begin Data shown

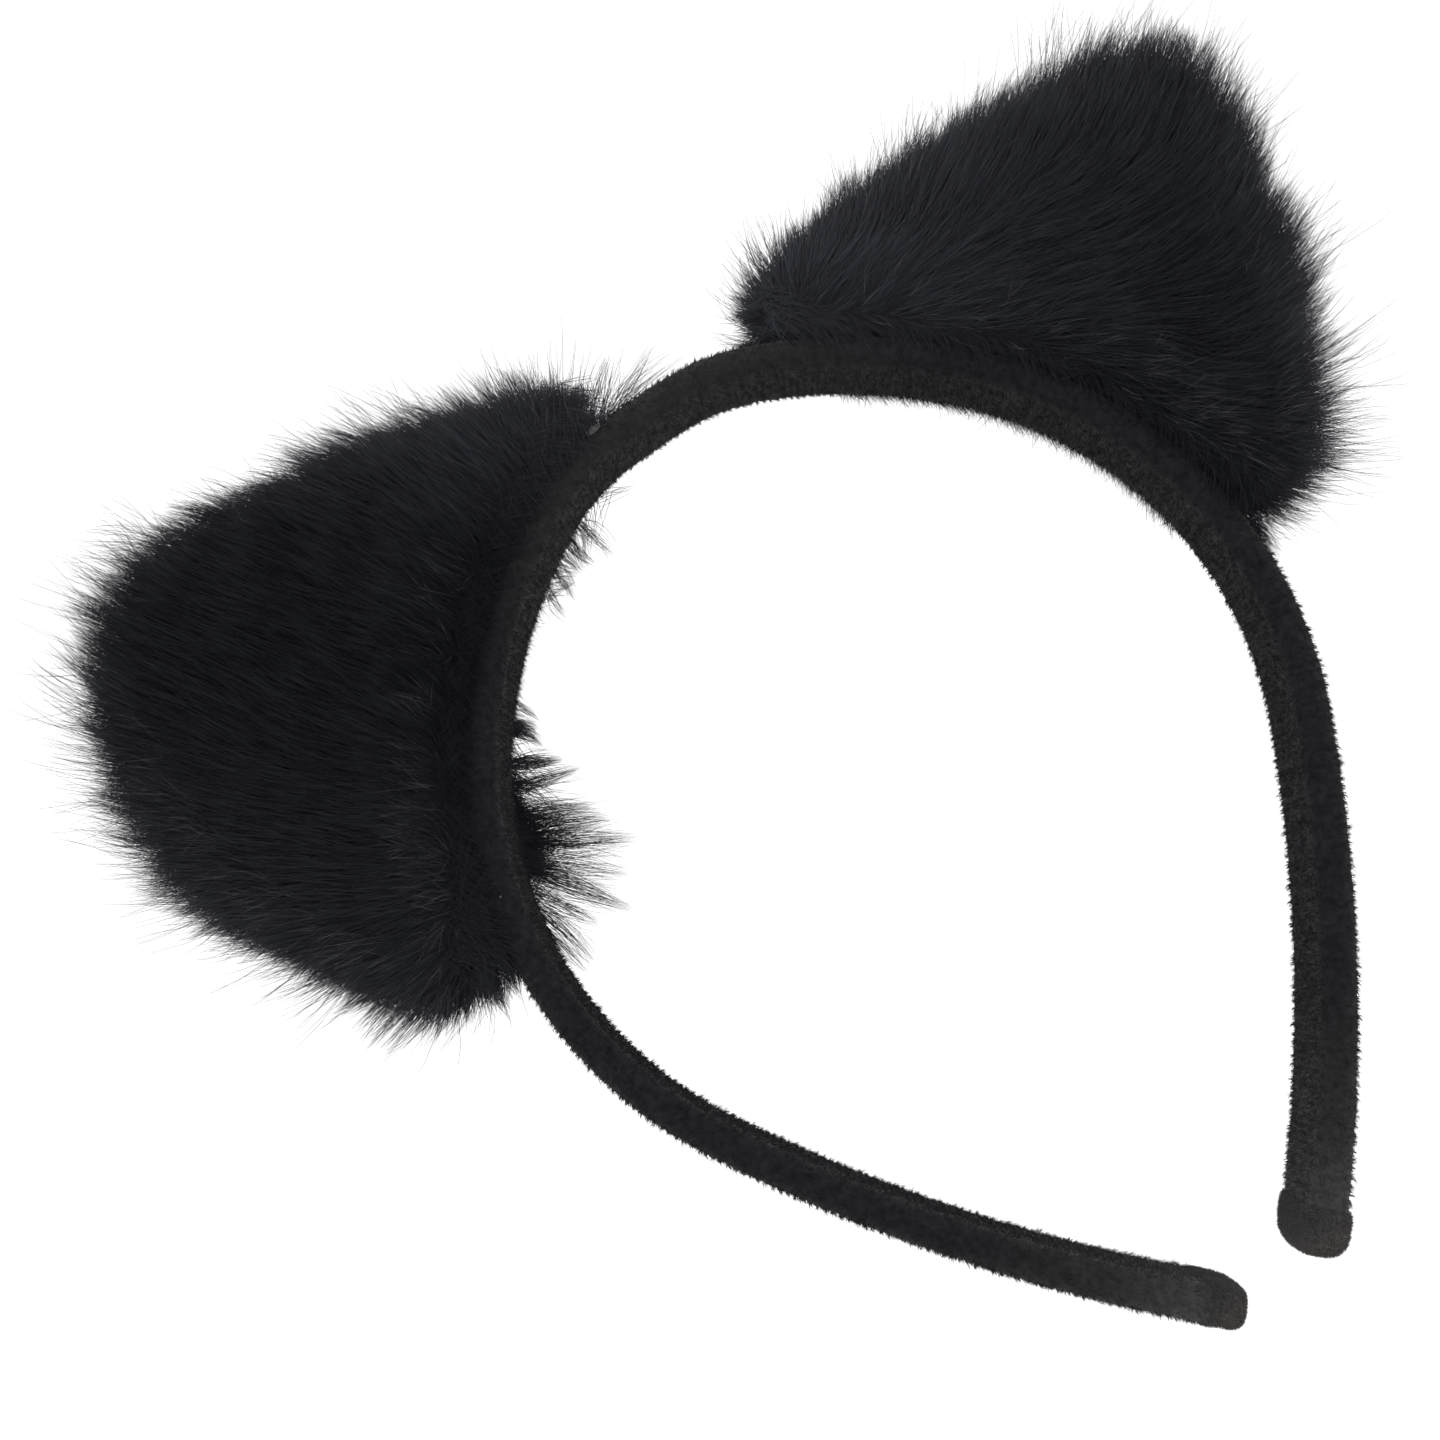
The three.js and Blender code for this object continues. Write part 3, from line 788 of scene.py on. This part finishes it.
def headings(ear, flow, noise, normals, rng):
    """Directions along the fabric for hairs that follow the flow with some spread."""
    turn = noise * rng.normal(size=len(flow))
    c, s = np.cos(turn), np.sin(turn)
    turned = np.stack([flow[:, 0] * c - flow[:, 1] * s, flow[:, 0] * s + flow[:, 1] * c], -1)
    lying = turned[:, :1] * ear.u + turned[:, 1:] * ear.v
    return unit(lying - np.sum(lying * normals, 1, keepdims=True) * normals * 0.6)


def middle_length(reach):
    """Length of the long hair away from the edge."""
    return 8.0 + 0.8 * reach


def grow(ear, face, name, kind, count, seed):
    """Hair of one kind on one face, in clumps that follow the lay."""
    rng = np.random.default_rng(seed)
    edge_share, clumps, radius, noise = GROWTH[kind]
    long = kind != "under"
    uv = ear.scatter(count, rng, edge_share)
    roots, normals = ear.surface(uv, face)
    flow, reach = ear.lay(uv)
    edge = np.exp(-ear.depth(uv) / EDGE_FADE)

    area = np.ptp(ear.outline, axis=0).prod()
    gathered = []
    for spacing, pull in clumps:
        centres = ear.scatter(int(0.7 * area / spacing**2), rng, 0.45)
        vigour = 0.6 + 0.95 * rng.random(len(centres)) ** 1.4
        gathered.append((centres, closest(uv, centres), vigour, pull))
    vigour_here = 1 + (gathered[0][2][gathered[0][1]] - 1) * edge

    if kind == "guard":
        lengths = (reach + 3.4) * edge + middle_length(reach) * (1 - edge)
        short = rng.uniform(0.45, 0.85, count) * edge + rng.uniform(0.7, 1.1, count) * (1 - edge)
        lengths *= np.where(rng.random(count) < 0.45, rng.uniform(0.9, 1.2, count), short) * vigour_here
    elif kind == "stray":
        lengths = (reach + 6.0) * rng.uniform(0.8, 1.6, count) * vigour_here
    else:
        lengths = (3.0 + 0.25 * reach) * rng.uniform(0.6, 1.2, count) + 1.5 * (1 - edge)
    radii = rng.uniform(*radius, count)
    flows = headings(ear, flow, noise, normals, rng)
    if long:
        lift = np.radians(26 + 8.4 * rng.normal(size=count) + 6 * edge)
        droop = np.radians(3 + 7 * rng.normal(size=count) + 8 * edge)
    else:
        lift = np.radians(52 + 16 * rng.normal(size=count))
        droop = np.radians(22 + 14 * rng.normal(size=count))
    steps = 4 if long else 2
    paths = strand_paths(roots, normals, flows, lengths, lift, droop, steps)

    for centres, nearest, vigour, pull in gathered:
        points, lean = ear.surface(centres, face)
        along, out = ear.lay(centres)
        edge_here = np.exp(-ear.depth(centres) / EDGE_FADE)
        even = np.ones(len(centres))
        if long:
            lengths = (out + 3.6) * edge_here + middle_length(out) * (1 - edge_here)
            lift, droop = np.radians(26 + 6 * edge_here), np.radians(5) * even
        else:
            lengths = 4.0 + 0.3 * out
            lift, droop = np.radians(50) * even, np.radians(25) * even
        lengths = lengths * (1 + (vigour - 1) * edge_here) * (1.25 if kind == "stray" else 1.0)
        guides = strand_paths(points, lean, headings(ear, along, 0.2, lean, rng), lengths, lift, droop, steps)
        paths = gather(paths, guides, nearest, pull * (0.35 + 0.65 * edge) * rng.uniform(0.5, 1.25, count))
    made = hair_mesh(name, paths, radii, normals, rng)
    finish_piece(made, HAIR[ear.name]["guard" if long else "under"], ear.body)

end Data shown

:: What the exercise asks ::
Extract the first line above and each line after it up to and including the one with "return unit(lying - np.sum(lying", please, exactly and with nothing else.

:: Correct output ::
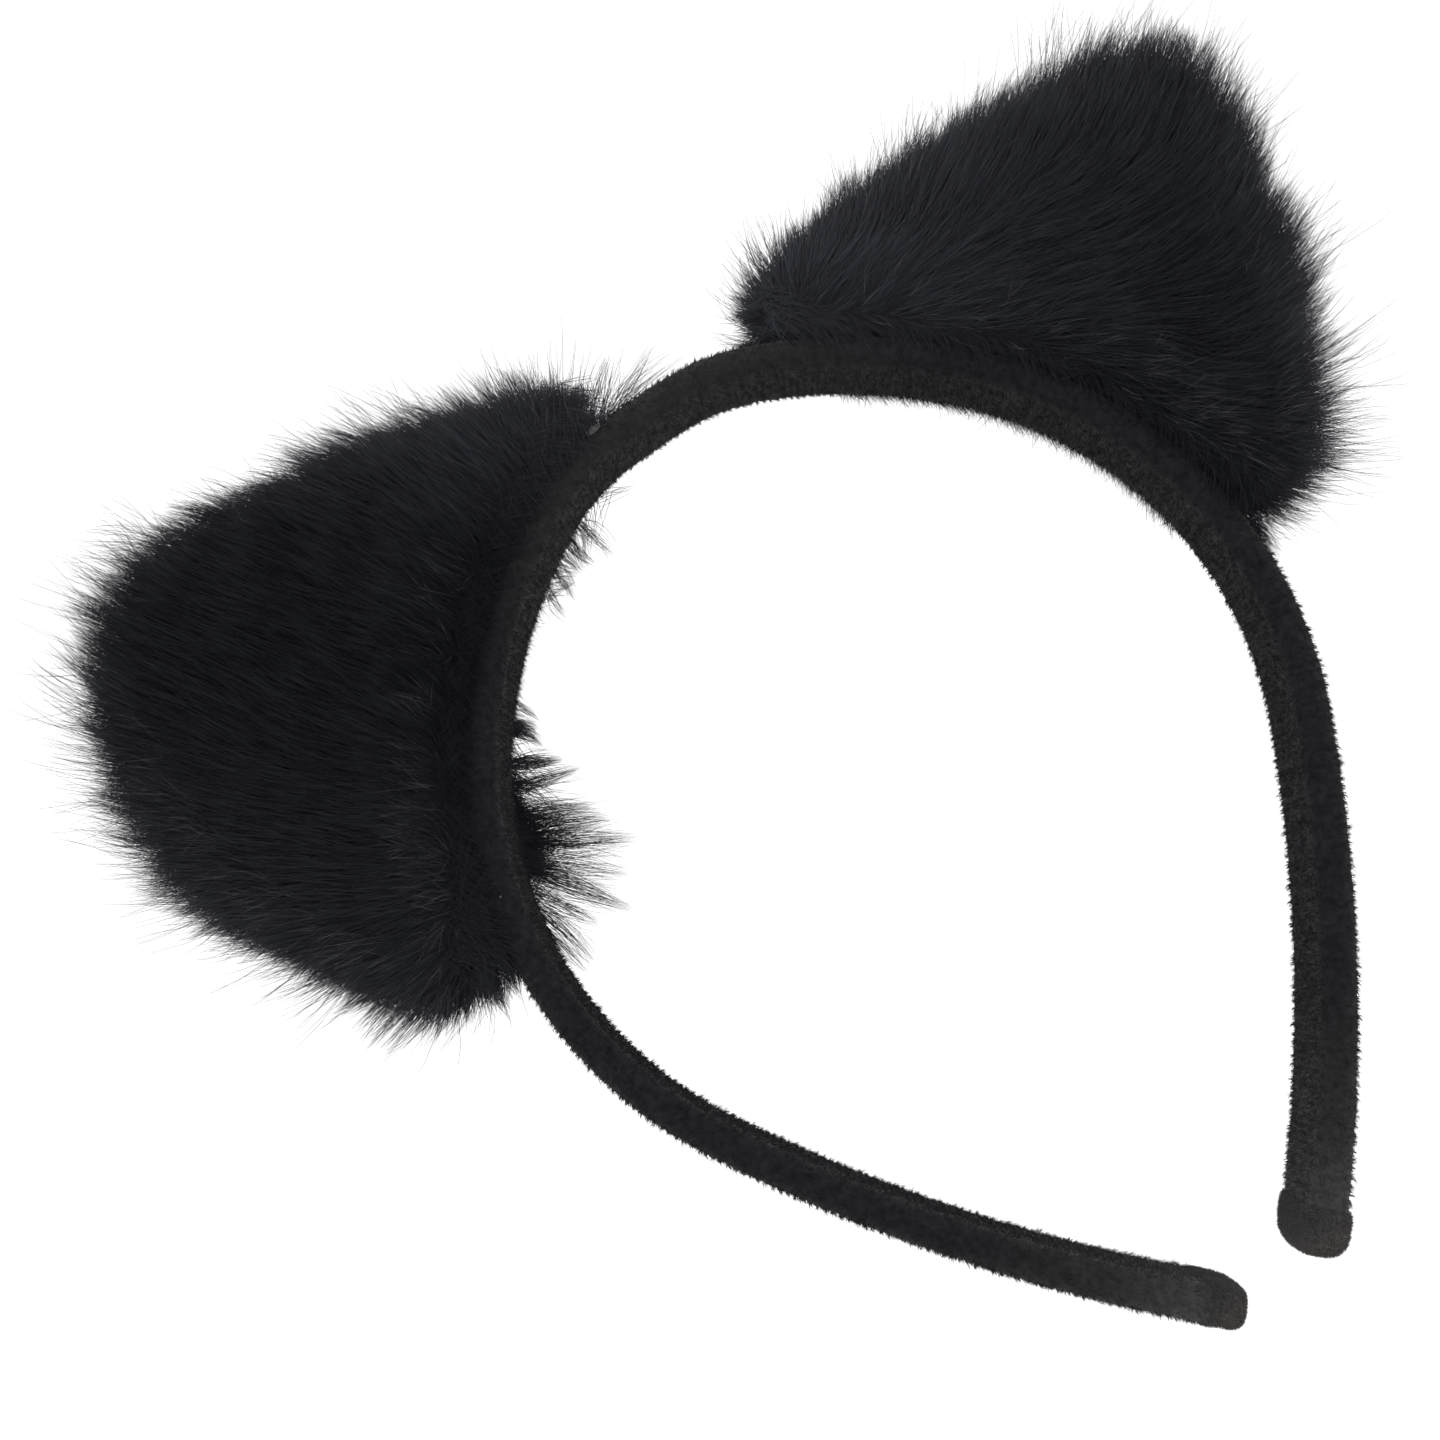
The three.js and Blender code for this object continues. Write part 3, from line 788 of scene.py on. This part finishes it.
def headings(ear, flow, noise, normals, rng):
    """Directions along the fabric for hairs that follow the flow with some spread."""
    turn = noise * rng.normal(size=len(flow))
    c, s = np.cos(turn), np.sin(turn)
    turned = np.stack([flow[:, 0] * c - flow[:, 1] * s, flow[:, 0] * s + flow[:, 1] * c], -1)
    lying = turned[:, :1] * ear.u + turned[:, 1:] * ear.v
    return unit(lying - np.sum(lying * normals, 1, keepdims=True) * normals * 0.6)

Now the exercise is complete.